### Supplied information
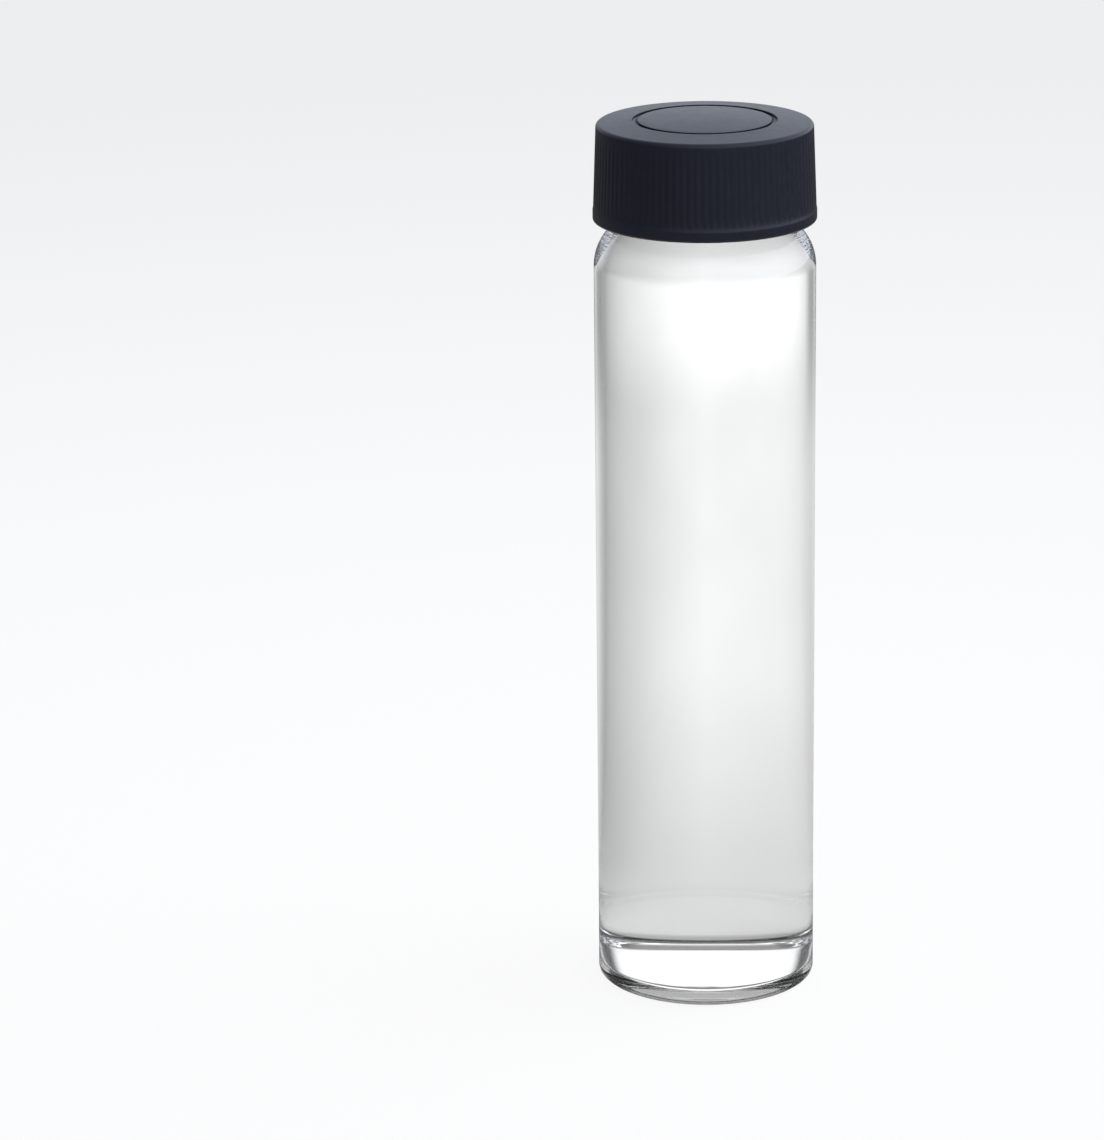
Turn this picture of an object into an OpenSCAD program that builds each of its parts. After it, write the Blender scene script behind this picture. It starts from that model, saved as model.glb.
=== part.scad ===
// Glass sample vial with a ribbed screw cap and a soft sealing disc inside the cap.
// The origin is the centre of the base, on the plane that the vial stands on, and +Z
// is the vial's axis. The cap is screwed down on its disc.

/* [Glass body] */
// Outside diameter of the straight wall
body_d = 27.25; // [27:0.05:27.6]
// Height of the glass, from its standing ring to its rim
glass_h = 108.4; // [60:0.1:140]
// Thickness of the straight wall
wall_t = 1.2; // [1:0.1:1.6]
// Thickness of the floor at its edge, over the standing ring
floor_t = 1.65; // [1.5:0.05:3]
// Height that the inside of the floor rises to its middle
floor_crown_h = 0.85; // [0.3:0.05:1.2]
// Rounding of the outside bottom edge
heel_r = 0.9; // [0.6:0.1:2]
// Rounding of the inside bottom corner
floor_corner_r = 0.5; // [0.3:0.1:3]
// Height of the shallow hollow under the base
push_up_h = 0.75; // [0.1:0.05:0.8]
// Width of the flat ring that the vial stands on
foot_w = 0.7; // [0.5:0.1:2.5]
// Outside rounding of the shoulder
shoulder_r = 6.2; // [5.6:0.1:7.5]

/* [Neck and its thread] */
// Height of the neck above the top of the shoulder's curve
neck_h = 10; // [9.4:0.1:12]
// Outside diameter of the neck, at the root of its thread
neck_d = 21.1; // [20.8:0.1:21.4]
// Bore of the neck
bore_d = 16.4; // [14:0.1:16.4]
// Diameter over the crest of the glass thread
thread_d = 23.5; // [23.2:0.1:23.7]
// Rise of both threads in one turn
pitch = 3.175; // [3.1:0.005:3.25]
// Turns of thread on the neck
neck_turns = 1.3; // [1:0.1:1.4]
// Distance from the rim down to the upper end of the glass thread
thread_drop = 1.2; // [0.8:0.1:1.6]

/* [Cap] */
// Height of the cap
cap_h = 12.65; // [12.4:0.05:12.9]
// Diameter of the skirt at its top edge
cap_top_d = 26.6; // [26.3:0.1:27]
// Diameter of the skirt at its foot, above the band
cap_foot_d = 27.3; // [27:0.05:27.4]
// Diameter of the plain band round the cap's opening
band_d = 27.45; // [27.35:0.05:27.9]
// Height of the band
band_h = 1.25; // [1:0.05:2]
// Inside diameter of the skirt
cap_bore_d = 24; // [23.9:0.05:24.2]
// Diameter inside the crest of the cap's thread
cap_crest_d = 21.7; // [21.6:0.1:22]
// Turns of thread in the cap
cap_turns = 1.4; // [1.2:0.1:1.5]
// Thickness of the cap's top
cap_top_t = 1.25; // [1.1:0.05:1.6]
// Height that the top rises from its edge to its middle
crown_h = 0.7; // [0.5:0.05:1]
// Part of that height that the disc inside the ring groove is domed by
disc_crown_h = 0.35; // [0.05:0.05:0.45]
// Outside diameter of the ring groove in the top
groove_d = 17.7; // [14:0.1:20]
// Width of the ring groove
groove_w = 0.67; // [0.5:0.01:1]
// Depth of the ring groove
groove_depth = 0.35; // [0.2:0.05:0.5]
// Number of grip flutes round the skirt
flute_count = 96; // [60:4:120]
// Depth of a flute
flute_depth = 0.08; // [0.06:0.02:0.2]

/* [Sealing disc] */
// Thickness of the disc
liner_t = 1; // [0.6:0.1:1.2]
// Diameter of the disc
liner_d = 23.4; // [22.6:0.1:23.6]

/* [Hidden] */

$fn = 96;
arc_steps = 8;      // straight stretches in a rounded corner
turn_steps = 40;    // straight stretches in a turn of thread
bury = 0.3;         // how far a ridge's root reaches into its wall
run_out = 45;       // degrees over which a thread fades at each end

body_r = body_d / 2;
inner_r = body_r - wall_t;
neck_r = neck_d / 2;
bore_r = bore_d / 2;
rim_out_r = 0.8;    // rounding of the rim, outside
rim_in_r = 0.5;     // rounding of the rim, inside
throat_r = 0.8;     // rounding where the bore opens into the body
root_fillet_r = 0.8; // rounding between the shoulder and the neck

shoulder_x = body_r - shoulder_r;
shoulder_z = glass_h - neck_h - shoulder_r;
inner_shoulder_r = shoulder_r - wall_t;
foot_in_r = body_r - heel_r - foot_w;
floor_r = inner_r - floor_corner_r;

// The roundings at the foot of the neck, outside and inside, run into the shoulder's curves
fillet_x = neck_r + root_fillet_r;
fillet_rise = sqrt(pow(shoulder_r + root_fillet_r, 2) - pow(fillet_x - shoulder_x, 2));
fillet_a = atan2(fillet_rise, fillet_x - shoulder_x);
throat_x = bore_r + throat_r;
throat_rise = sqrt(pow(inner_shoulder_r + throat_r, 2) - pow(throat_x - shoulder_x, 2));
throat_a = atan2(throat_rise, throat_x - shoulder_x);

neck_ridge = [2, 1.5, 0.8];   // width of the glass ridge at its root, halfway up and at its crest
cap_ridge = [1.5, 1.1, 0.6];  // the same for the ridge in the cap
neck_thread_z = glass_h - thread_drop - neck_ridge[0] / 2 - pitch * neck_turns;
cap_thread_a = -60;           // degrees from the start of the glass thread to that of the cap's
cap_thread_z = neck_thread_z + pitch * (cap_thread_a / 360 - 1 / 2);

liner_z = glass_h;
seat_z = liner_z + liner_t;
cap_z1 = seat_z + cap_top_t;
cap_z0 = cap_z1 - cap_h;
edge_z = cap_z1 - crown_h;
band_top_z = cap_z0 + band_h;
edge_round_r = 0.5;   // rounding of the cap's top edge
lip_round = 0.25;     // bevels at the cap's opening
groove_out_r = groove_d / 2;
groove_in_r = groove_out_r - groove_w;
flute_r = 0.24;       // radius of a flute's round bottom
band_slope_h = 0.4;   // height over which the skirt widens to the band
flute_foot_gap = 0.5; // plain stretch between the band and the flutes

// Points on an arc about c, from angle a0 to angle a1
function arc(c, r, a0, a1) =
    [for (i = [0:arc_steps]) let (a = a0 + (a1 - a0) * i / arc_steps) c + r * [cos(a), sin(a)]];

// Points on a shallow dome, from its middle at height h down to its edge at radius r
function dome(h, r) =
    let (big_r = (r * r + h * h) / (2 * h))
    [for (i = [0:arc_steps]) let (x = r * i / arc_steps) [x, h - big_r + sqrt(big_r * big_r - x * x)]];

// Outline of a ridge's section, as [radius, height] pairs. walls holds the radius of its root,
// of its half height and of its crest, and widths the ridge's width at each.
function ridge_outline(walls, widths) =
    let (last = len(walls) - 1,
         order = walls[0] < walls[last] ? [0:last] : [last:-1:0],
         half = [for (i = order) [walls[i], widths[i] / 2]])
    concat([for (p = half) [p[0], -p[1]]], [for (i = [last:-1:0]) [half[i][0], half[i][1]]]);

// A helical ridge that rises out of a round wall and sinks back into it at its two ends
module thread_ridge(wall_r, crest_r, widths, z0, turns, a0) {
    steps = ceil(turns * turn_steps);
    out = sign(crest_r - wall_r);
    root = wall_r - out * bury;
    rings = [for (i = [0:steps])
        let (turned = 360 * turns * i / steps,
             fade = min(1, turned / run_out, (360 * turns - turned) / run_out),
             crest = wall_r - out * bury / 2 + (crest_r - wall_r + out * bury / 2) * fade,
             outline = ridge_outline([root, (root + crest) / 2, crest], widths))
        [for (p = outline) [p[0] * cos(a0 + turned), p[0] * sin(a0 + turned),
                            z0 + pitch * turned / 360 + p[1]]]];
    n = len(rings[0]);
    sides = [for (i = [0:steps - 1], j = [0:n - 1])
        let (a = i * n + j, b = i * n + (j + 1) % n)
        each [[a, b, b + n], [a, b + n, a + n]]];
    first_end = [for (j = [n - 1:-1:0]) j];
    last_end = [for (j = [0:n - 1]) steps * n + j];
    polyhedron([for (ring = rings) each ring], concat(sides, [first_end, last_end]));
}

// The blown glass: hollow base, straight wall, round shoulder and threaded neck
module glass_vial() {
    color([0.86, 0.91, 0.92, 0.4]) union() {
        rotate_extrude() polygon(concat(
            dome(push_up_h, foot_in_r),
            arc([body_r - heel_r, heel_r], heel_r, -90, 0),
            arc([shoulder_x, shoulder_z], shoulder_r, 0, fillet_a),
            arc([fillet_x, shoulder_z + fillet_rise], root_fillet_r, fillet_a + 180, 180),
            arc([neck_r - rim_out_r, glass_h - rim_out_r], rim_out_r, 0, 90),
            arc([bore_r + rim_in_r, glass_h - rim_in_r], rim_in_r, 90, 180),
            arc([throat_x, shoulder_z + throat_rise], throat_r, 180, throat_a + 180),
            arc([shoulder_x, shoulder_z], inner_shoulder_r, throat_a, 0),
            arc([floor_r, floor_t + floor_corner_r], floor_corner_r, 0, -90),
            [for (i = [arc_steps:-1:0]) dome(floor_crown_h, floor_r)[i] + [0, floor_t]]));
        thread_ridge(neck_r, thread_d / 2, neck_ridge, neck_thread_z, neck_turns, 0);
    }
}

// The cap's turned shape, without its thread and flutes
module cap_shell() {
    disc_z = cap_z1 - disc_crown_h;
    rotate_extrude() polygon(concat(
        [for (p = dome(disc_crown_h, groove_in_r)) p + [0, disc_z]],
        [[groove_in_r, disc_z - groove_depth], [groove_out_r, disc_z - groove_depth]],
        [[groove_out_r, disc_z]],
        arc([cap_top_d / 2 - edge_round_r, edge_z - edge_round_r], edge_round_r, 90, 0),
        [[cap_foot_d / 2, band_top_z + band_slope_h]],
        [[band_d / 2, band_top_z], [band_d / 2, cap_z0 + lip_round]],
        [[band_d / 2 - lip_round, cap_z0], [cap_bore_d / 2 + lip_round, cap_z0]],
        [[cap_bore_d / 2, cap_z0 + lip_round], [cap_bore_d / 2, seat_z], [0, seat_z]]));
}

// One flute, cut along the taper of the skirt, up to its rounded top edge
module flute() {
    top = [cap_top_d / 2, edge_z - edge_round_r];
    foot = [cap_foot_d / 2, band_top_z + flute_foot_gap];
    lean = atan2(foot[0] - top[0], top[1] - foot[1]);
    translate([foot[0] + flute_r - flute_depth, 0, foot[1]])
        rotate([0, -lean, 0]) cylinder(h = norm(top - foot), r = flute_r, $fn = 16);
}

// The moulded cap, screwed down
module screw_cap() {
    color([0.12, 0.13, 0.16]) union() {
        difference() {
            cap_shell();
            for (i = [0:flute_count - 1]) rotate(360 / flute_count * i) flute();
        }
        thread_ridge(cap_bore_d / 2, cap_crest_d / 2, cap_ridge, cap_thread_z, cap_turns, cap_thread_a);
    }
}

// The soft disc that seals on the rim
module cap_liner() {
    color([0.93, 0.93, 0.9]) translate([0, 0, liner_z]) cylinder(h = liner_t, d = liner_d);
}

glass_vial();
screw_cap();
cap_liner();
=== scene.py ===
import math

import bpy
from mathutils import Matrix, Vector


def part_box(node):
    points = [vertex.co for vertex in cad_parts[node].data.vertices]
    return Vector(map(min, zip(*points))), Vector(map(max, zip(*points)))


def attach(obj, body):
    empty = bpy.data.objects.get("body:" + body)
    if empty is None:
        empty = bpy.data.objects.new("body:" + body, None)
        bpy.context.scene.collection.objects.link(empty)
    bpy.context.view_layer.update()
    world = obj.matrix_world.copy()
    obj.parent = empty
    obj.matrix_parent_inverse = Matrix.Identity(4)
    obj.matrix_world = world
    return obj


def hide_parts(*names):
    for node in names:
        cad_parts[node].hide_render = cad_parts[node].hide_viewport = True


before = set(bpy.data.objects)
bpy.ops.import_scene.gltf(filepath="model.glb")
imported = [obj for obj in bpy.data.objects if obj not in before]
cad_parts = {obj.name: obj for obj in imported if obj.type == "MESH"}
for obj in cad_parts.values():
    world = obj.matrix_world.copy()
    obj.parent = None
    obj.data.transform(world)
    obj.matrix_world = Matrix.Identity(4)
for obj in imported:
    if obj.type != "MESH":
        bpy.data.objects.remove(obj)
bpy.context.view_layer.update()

# A glass sample vial full of clear liquid, with its ribbed black screw cap and the soft
# disc that seals it. Outlines are in millimetres. Each of their points has a radius, a
# height, its share of the thread and of the flutes, and 1 where the second material goes.

MM = 0.001


def top_of(node):
    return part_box(node)[1].z / MM


def bottom_of(node):
    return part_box(node)[0].z / MM


def radius_of(node):
    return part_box(node)[1].x / MM


# ---------------------------------------------------------------- sizes, in millimetres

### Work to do
The required output is the exact run of lines from the beginning of the listing above to the line that contains "on its disc.", inclusive of both.

### Answer in full
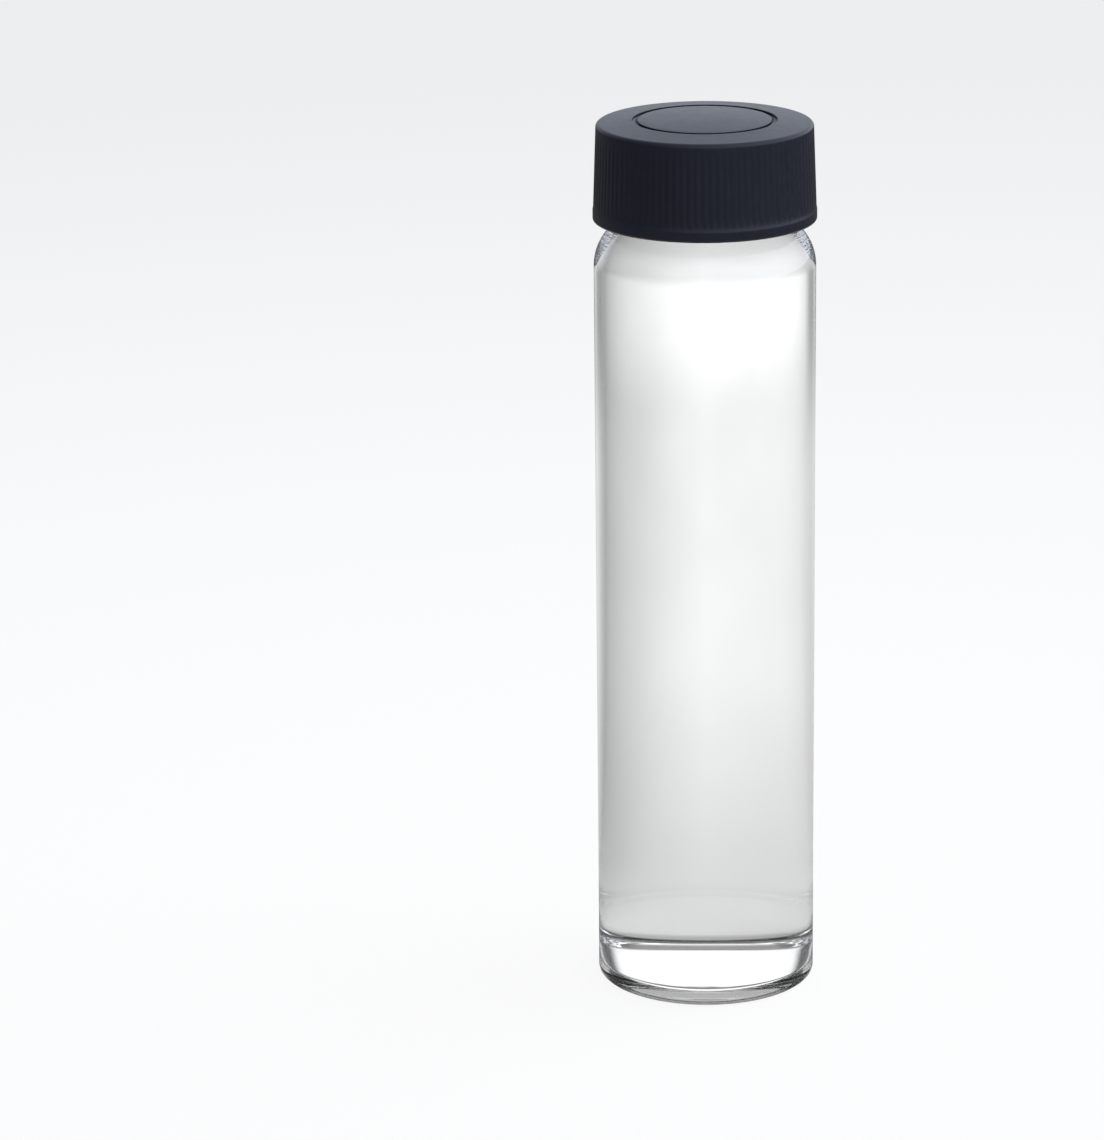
Turn this picture of an object into an OpenSCAD program that builds each of its parts. After it, write the Blender scene script behind this picture. It starts from that model, saved as model.glb.
=== part.scad ===
// Glass sample vial with a ribbed screw cap and a soft sealing disc inside the cap.
// The origin is the centre of the base, on the plane that the vial stands on, and +Z
// is the vial's axis. The cap is screwed down on its disc.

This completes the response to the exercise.